If things go well they should also have something to trade. Abdulkader Husrieh, a partner at Ernst & Young Middle East in Damascus, says that the authorities have published draft listing conditions that are waiting to be adopted and fully finalized.
"All private banks, insurance companies and other financial institutions that have been established during the last five years should basically be qualified for listing," he says, "as they have proper financial reporting and governance structures, subject to minor changes that are expected due to the limiting conditions.
"Many companies should also be interested in listing due to tax incentives and the new Company Act No 33 of 2008, which was only issued last March. It cancelled closed joint stock companies and allowed establishment of public joint stock companies only. Nevertheless, the tax administration needs further reforms in order to improve confidence among businessmen that the levels of transparency required by the DSE regulations will not expose them to undue taxes."

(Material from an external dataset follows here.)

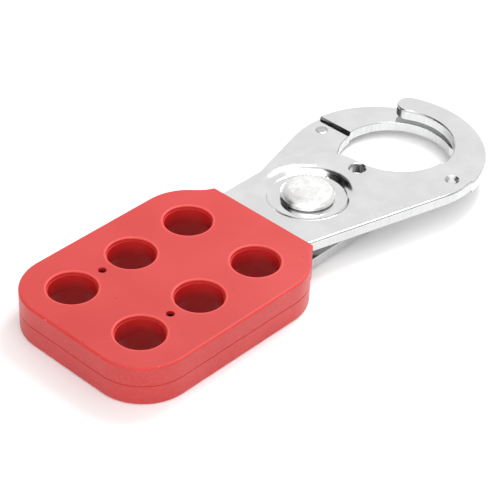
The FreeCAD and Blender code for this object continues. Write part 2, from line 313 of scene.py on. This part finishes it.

With Syria’s private-sector fabric still dominated by family-owned companies, the regulators plan to introduce a two-tier market. Under the proposed system, a main market designed for well-established companies with a history of profitability and corporate governance will run alongside a parallel market targeting family-owned companies.
Hamwi explains: "The parallel market will have a lower requirement threshold and a less stringent onus on listings. We want to give a lot of family companies an incentive to list on the exchange, as many of these firms are extremely profitable but are still quite opaque, so this should prompt them to improve their transparency. We don’t really know how it will turn out yet, but it’s been specifically designed with Syria in mind."